● Task description
Could you write out every entry exactly as it stands?

● Stored data

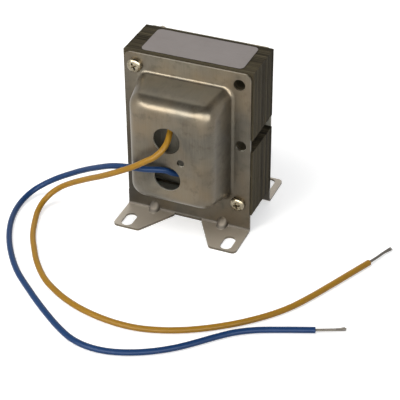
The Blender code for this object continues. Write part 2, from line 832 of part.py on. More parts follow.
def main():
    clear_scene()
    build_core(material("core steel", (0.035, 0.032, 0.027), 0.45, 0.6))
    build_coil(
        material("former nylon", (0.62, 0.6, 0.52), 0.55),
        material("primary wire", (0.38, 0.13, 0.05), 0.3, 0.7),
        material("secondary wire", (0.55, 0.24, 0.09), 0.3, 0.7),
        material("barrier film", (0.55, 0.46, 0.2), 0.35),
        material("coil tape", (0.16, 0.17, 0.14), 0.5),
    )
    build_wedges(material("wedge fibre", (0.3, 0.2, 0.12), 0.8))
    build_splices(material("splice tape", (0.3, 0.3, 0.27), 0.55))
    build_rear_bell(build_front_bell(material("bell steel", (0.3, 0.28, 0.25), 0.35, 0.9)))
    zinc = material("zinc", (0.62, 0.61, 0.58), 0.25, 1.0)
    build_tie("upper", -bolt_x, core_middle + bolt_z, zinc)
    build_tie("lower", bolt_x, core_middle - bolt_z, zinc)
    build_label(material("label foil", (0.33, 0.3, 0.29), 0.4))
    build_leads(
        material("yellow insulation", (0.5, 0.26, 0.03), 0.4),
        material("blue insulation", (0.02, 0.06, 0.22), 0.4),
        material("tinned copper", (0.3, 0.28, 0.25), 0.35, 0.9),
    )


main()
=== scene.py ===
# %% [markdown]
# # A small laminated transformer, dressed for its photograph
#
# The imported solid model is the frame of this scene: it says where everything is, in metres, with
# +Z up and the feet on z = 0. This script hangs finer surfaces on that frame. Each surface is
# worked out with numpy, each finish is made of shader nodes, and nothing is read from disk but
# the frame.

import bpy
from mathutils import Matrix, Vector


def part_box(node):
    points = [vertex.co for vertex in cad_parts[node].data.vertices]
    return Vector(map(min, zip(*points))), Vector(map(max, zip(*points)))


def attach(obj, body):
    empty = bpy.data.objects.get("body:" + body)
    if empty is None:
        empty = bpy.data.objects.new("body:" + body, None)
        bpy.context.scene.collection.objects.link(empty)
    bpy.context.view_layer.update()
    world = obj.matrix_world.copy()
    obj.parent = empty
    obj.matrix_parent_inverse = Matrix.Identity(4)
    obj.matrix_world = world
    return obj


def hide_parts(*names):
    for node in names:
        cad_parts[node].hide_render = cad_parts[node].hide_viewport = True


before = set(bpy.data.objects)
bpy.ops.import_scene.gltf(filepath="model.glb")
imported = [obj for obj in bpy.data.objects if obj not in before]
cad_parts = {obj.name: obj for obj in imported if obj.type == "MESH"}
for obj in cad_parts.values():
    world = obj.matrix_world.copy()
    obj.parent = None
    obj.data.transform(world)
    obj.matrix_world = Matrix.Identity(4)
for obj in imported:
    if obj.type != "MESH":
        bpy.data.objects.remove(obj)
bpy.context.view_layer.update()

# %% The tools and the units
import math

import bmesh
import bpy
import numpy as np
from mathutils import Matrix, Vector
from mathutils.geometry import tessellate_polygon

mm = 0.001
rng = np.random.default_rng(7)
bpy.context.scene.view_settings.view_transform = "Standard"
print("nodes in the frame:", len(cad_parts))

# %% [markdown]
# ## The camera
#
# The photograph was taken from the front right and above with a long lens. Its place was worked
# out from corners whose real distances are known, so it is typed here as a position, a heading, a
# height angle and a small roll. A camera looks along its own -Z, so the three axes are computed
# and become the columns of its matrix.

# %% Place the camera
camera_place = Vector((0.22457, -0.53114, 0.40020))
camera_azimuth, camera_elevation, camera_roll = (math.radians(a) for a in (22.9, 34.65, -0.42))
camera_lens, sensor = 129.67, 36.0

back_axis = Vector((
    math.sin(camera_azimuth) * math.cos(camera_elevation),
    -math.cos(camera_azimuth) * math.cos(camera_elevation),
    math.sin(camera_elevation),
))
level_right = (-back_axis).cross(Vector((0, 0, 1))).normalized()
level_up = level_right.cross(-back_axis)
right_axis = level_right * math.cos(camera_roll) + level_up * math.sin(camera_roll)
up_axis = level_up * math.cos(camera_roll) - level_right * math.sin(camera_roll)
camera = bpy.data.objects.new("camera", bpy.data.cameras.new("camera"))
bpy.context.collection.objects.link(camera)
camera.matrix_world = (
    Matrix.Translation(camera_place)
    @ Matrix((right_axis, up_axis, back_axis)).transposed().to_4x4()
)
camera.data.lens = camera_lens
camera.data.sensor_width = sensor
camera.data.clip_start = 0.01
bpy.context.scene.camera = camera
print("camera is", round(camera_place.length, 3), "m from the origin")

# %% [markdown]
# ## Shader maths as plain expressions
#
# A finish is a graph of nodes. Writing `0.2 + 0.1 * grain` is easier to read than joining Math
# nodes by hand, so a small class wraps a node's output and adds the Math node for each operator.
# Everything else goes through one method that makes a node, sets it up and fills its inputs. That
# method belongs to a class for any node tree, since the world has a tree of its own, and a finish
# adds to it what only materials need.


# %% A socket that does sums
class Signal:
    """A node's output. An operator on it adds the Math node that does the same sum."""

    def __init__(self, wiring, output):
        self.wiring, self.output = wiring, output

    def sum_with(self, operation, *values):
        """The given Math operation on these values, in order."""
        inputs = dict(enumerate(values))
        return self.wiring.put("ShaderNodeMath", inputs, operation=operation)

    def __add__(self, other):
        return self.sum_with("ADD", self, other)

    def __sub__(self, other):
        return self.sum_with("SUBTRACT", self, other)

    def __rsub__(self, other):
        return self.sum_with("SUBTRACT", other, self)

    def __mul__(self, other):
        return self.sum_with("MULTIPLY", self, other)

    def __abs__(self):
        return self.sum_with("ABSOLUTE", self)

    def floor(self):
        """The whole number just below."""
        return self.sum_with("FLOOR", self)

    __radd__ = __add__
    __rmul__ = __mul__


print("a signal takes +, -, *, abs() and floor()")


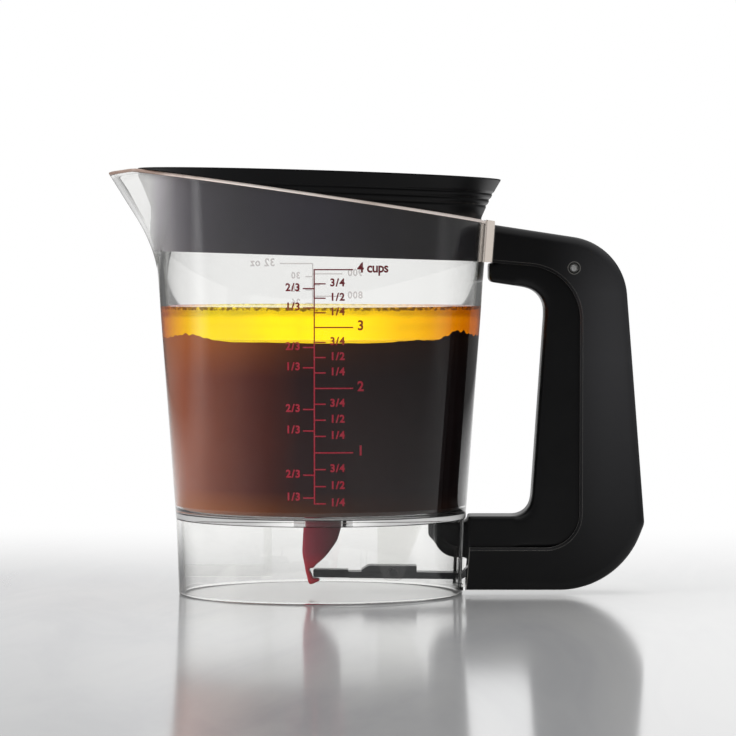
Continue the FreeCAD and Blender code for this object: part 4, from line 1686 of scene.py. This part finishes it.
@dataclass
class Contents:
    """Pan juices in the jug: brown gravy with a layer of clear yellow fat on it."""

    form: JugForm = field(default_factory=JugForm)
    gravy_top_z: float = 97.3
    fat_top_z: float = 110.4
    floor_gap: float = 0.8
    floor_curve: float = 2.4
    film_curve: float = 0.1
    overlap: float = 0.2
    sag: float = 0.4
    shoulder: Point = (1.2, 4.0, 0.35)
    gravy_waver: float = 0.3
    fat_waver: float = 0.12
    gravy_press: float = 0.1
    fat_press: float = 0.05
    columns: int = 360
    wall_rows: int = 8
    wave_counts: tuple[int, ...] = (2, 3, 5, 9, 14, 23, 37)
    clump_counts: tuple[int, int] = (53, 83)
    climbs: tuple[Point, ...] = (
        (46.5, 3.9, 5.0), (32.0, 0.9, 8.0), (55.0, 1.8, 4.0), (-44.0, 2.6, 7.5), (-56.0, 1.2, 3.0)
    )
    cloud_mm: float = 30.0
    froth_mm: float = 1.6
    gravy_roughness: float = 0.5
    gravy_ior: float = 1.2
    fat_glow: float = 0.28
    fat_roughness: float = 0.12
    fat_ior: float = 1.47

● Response
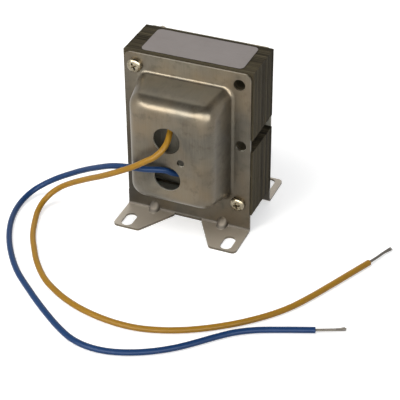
The Blender code for this object continues. Write part 2, from line 832 of part.py on. More parts follow.
def main():
    clear_scene()
    build_core(material("core steel", (0.035, 0.032, 0.027), 0.45, 0.6))
    build_coil(
        material("former nylon", (0.62, 0.6, 0.52), 0.55),
        material("primary wire", (0.38, 0.13, 0.05), 0.3, 0.7),
        material("secondary wire", (0.55, 0.24, 0.09), 0.3, 0.7),
        material("barrier film", (0.55, 0.46, 0.2), 0.35),
        material("coil tape", (0.16, 0.17, 0.14), 0.5),
    )
    build_wedges(material("wedge fibre", (0.3, 0.2, 0.12), 0.8))
    build_splices(material("splice tape", (0.3, 0.3, 0.27), 0.55))
    build_rear_bell(build_front_bell(material("bell steel", (0.3, 0.28, 0.25), 0.35, 0.9)))
    zinc = material("zinc", (0.62, 0.61, 0.58), 0.25, 1.0)
    build_tie("upper", -bolt_x, core_middle + bolt_z, zinc)
    build_tie("lower", bolt_x, core_middle - bolt_z, zinc)
    build_label(material("label foil", (0.33, 0.3, 0.29), 0.4))
    build_leads(
        material("yellow insulation", (0.5, 0.26, 0.03), 0.4),
        material("blue insulation", (0.02, 0.06, 0.22), 0.4),
        material("tinned copper", (0.3, 0.28, 0.25), 0.35, 0.9),
    )


main()
=== scene.py ===
# %% [markdown]
# # A small laminated transformer, dressed for its photograph
#
# The imported solid model is the frame of this scene: it says where everything is, in metres, with
# +Z up and the feet on z = 0. This script hangs finer surfaces on that frame. Each surface is
# worked out with numpy, each finish is made of shader nodes, and nothing is read from disk but
# the frame.

import bpy
from mathutils import Matrix, Vector


def part_box(node):
    points = [vertex.co for vertex in cad_parts[node].data.vertices]
    return Vector(map(min, zip(*points))), Vector(map(max, zip(*points)))


def attach(obj, body):
    empty = bpy.data.objects.get("body:" + body)
    if empty is None:
        empty = bpy.data.objects.new("body:" + body, None)
        bpy.context.scene.collection.objects.link(empty)
    bpy.context.view_layer.update()
    world = obj.matrix_world.copy()
    obj.parent = empty
    obj.matrix_parent_inverse = Matrix.Identity(4)
    obj.matrix_world = world
    return obj


def hide_parts(*names):
    for node in names:
        cad_parts[node].hide_render = cad_parts[node].hide_viewport = True


before = set(bpy.data.objects)
bpy.ops.import_scene.gltf(filepath="model.glb")
imported = [obj for obj in bpy.data.objects if obj not in before]
cad_parts = {obj.name: obj for obj in imported if obj.type == "MESH"}
for obj in cad_parts.values():
    world = obj.matrix_world.copy()
    obj.parent = None
    obj.data.transform(world)
    obj.matrix_world = Matrix.Identity(4)
for obj in imported:
    if obj.type != "MESH":
        bpy.data.objects.remove(obj)
bpy.context.view_layer.update()

# %% The tools and the units
import math

import bmesh
import bpy
import numpy as np
from mathutils import Matrix, Vector
from mathutils.geometry import tessellate_polygon

mm = 0.001
rng = np.random.default_rng(7)
bpy.context.scene.view_settings.view_transform = "Standard"
print("nodes in the frame:", len(cad_parts))

# %% [markdown]
# ## The camera
#
# The photograph was taken from the front right and above with a long lens. Its place was worked
# out from corners whose real distances are known, so it is typed here as a position, a heading, a
# height angle and a small roll. A camera looks along its own -Z, so the three axes are computed
# and become the columns of its matrix.

# %% Place the camera
camera_place = Vector((0.22457, -0.53114, 0.40020))
camera_azimuth, camera_elevation, camera_roll = (math.radians(a) for a in (22.9, 34.65, -0.42))
camera_lens, sensor = 129.67, 36.0

back_axis = Vector((
    math.sin(camera_azimuth) * math.cos(camera_elevation),
    -math.cos(camera_azimuth) * math.cos(camera_elevation),
    math.sin(camera_elevation),
))
level_right = (-back_axis).cross(Vector((0, 0, 1))).normalized()
level_up = level_right.cross(-back_axis)
right_axis = level_right * math.cos(camera_roll) + level_up * math.sin(camera_roll)
up_axis = level_up * math.cos(camera_roll) - level_right * math.sin(camera_roll)
camera = bpy.data.objects.new("camera", bpy.data.cameras.new("camera"))
bpy.context.collection.objects.link(camera)
camera.matrix_world = (
    Matrix.Translation(camera_place)
    @ Matrix((right_axis, up_axis, back_axis)).transposed().to_4x4()
)
camera.data.lens = camera_lens
camera.data.sensor_width = sensor
camera.data.clip_start = 0.01
bpy.context.scene.camera = camera
print("camera is", round(camera_place.length, 3), "m from the origin")

# %% [markdown]
# ## Shader maths as plain expressions
#
# A finish is a graph of nodes. Writing `0.2 + 0.1 * grain` is easier to read than joining Math
# nodes by hand, so a small class wraps a node's output and adds the Math node for each operator.
# Everything else goes through one method that makes a node, sets it up and fills its inputs. That
# method belongs to a class for any node tree, since the world has a tree of its own, and a finish
# adds to it what only materials need.


# %% A socket that does sums
class Signal:
    """A node's output. An operator on it adds the Math node that does the same sum."""

    def __init__(self, wiring, output):
        self.wiring, self.output = wiring, output

    def sum_with(self, operation, *values):
        """The given Math operation on these values, in order."""
        inputs = dict(enumerate(values))
        return self.wiring.put("ShaderNodeMath", inputs, operation=operation)

    def __add__(self, other):
        return self.sum_with("ADD", self, other)

    def __sub__(self, other):
        return self.sum_with("SUBTRACT", self, other)

    def __rsub__(self, other):
        return self.sum_with("SUBTRACT", other, self)

    def __mul__(self, other):
        return self.sum_with("MULTIPLY", self, other)

    def __abs__(self):
        return self.sum_with("ABSOLUTE", self)

    def floor(self):
        """The whole number just below."""
        return self.sum_with("FLOOR", self)

    __radd__ = __add__
    __rmul__ = __mul__


print("a signal takes +, -, *, abs() and floor()")


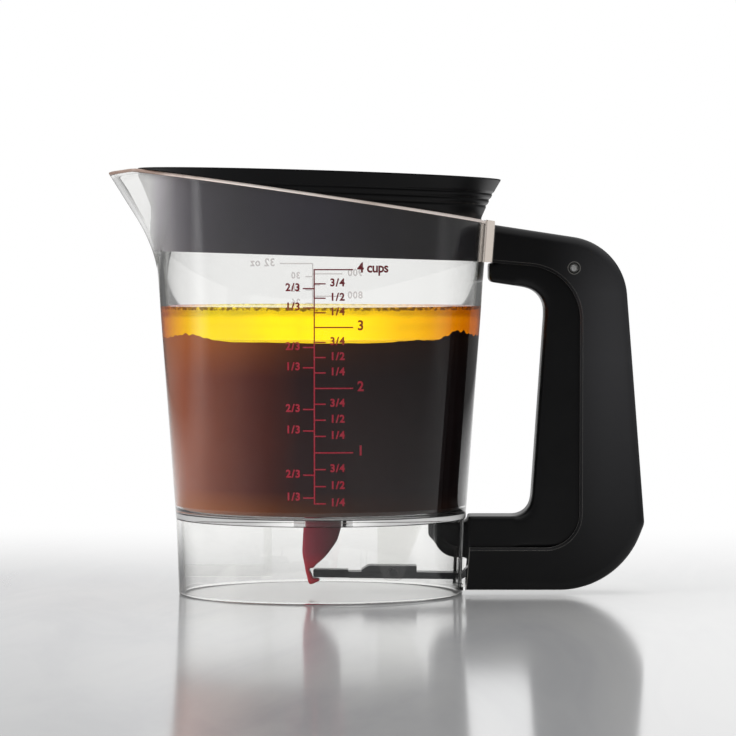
Continue the FreeCAD and Blender code for this object: part 4, from line 1686 of scene.py. This part finishes it.
@dataclass
class Contents:
    """Pan juices in the jug: brown gravy with a layer of clear yellow fat on it."""

    form: JugForm = field(default_factory=JugForm)
    gravy_top_z: float = 97.3
    fat_top_z: float = 110.4
    floor_gap: float = 0.8
    floor_curve: float = 2.4
    film_curve: float = 0.1
    overlap: float = 0.2
    sag: float = 0.4
    shoulder: Point = (1.2, 4.0, 0.35)
    gravy_waver: float = 0.3
    fat_waver: float = 0.12
    gravy_press: float = 0.1
    fat_press: float = 0.05
    columns: int = 360
    wall_rows: int = 8
    wave_counts: tuple[int, ...] = (2, 3, 5, 9, 14, 23, 37)
    clump_counts: tuple[int, int] = (53, 83)
    climbs: tuple[Point, ...] = (
        (46.5, 3.9, 5.0), (32.0, 0.9, 8.0), (55.0, 1.8, 4.0), (-44.0, 2.6, 7.5), (-56.0, 1.2, 3.0)
    )
    cloud_mm: float = 30.0
    froth_mm: float = 1.6
    gravy_roughness: float = 0.5
    gravy_ior: float = 1.2
    fat_glow: float = 0.28
    fat_roughness: float = 0.12
    fat_ior: float = 1.47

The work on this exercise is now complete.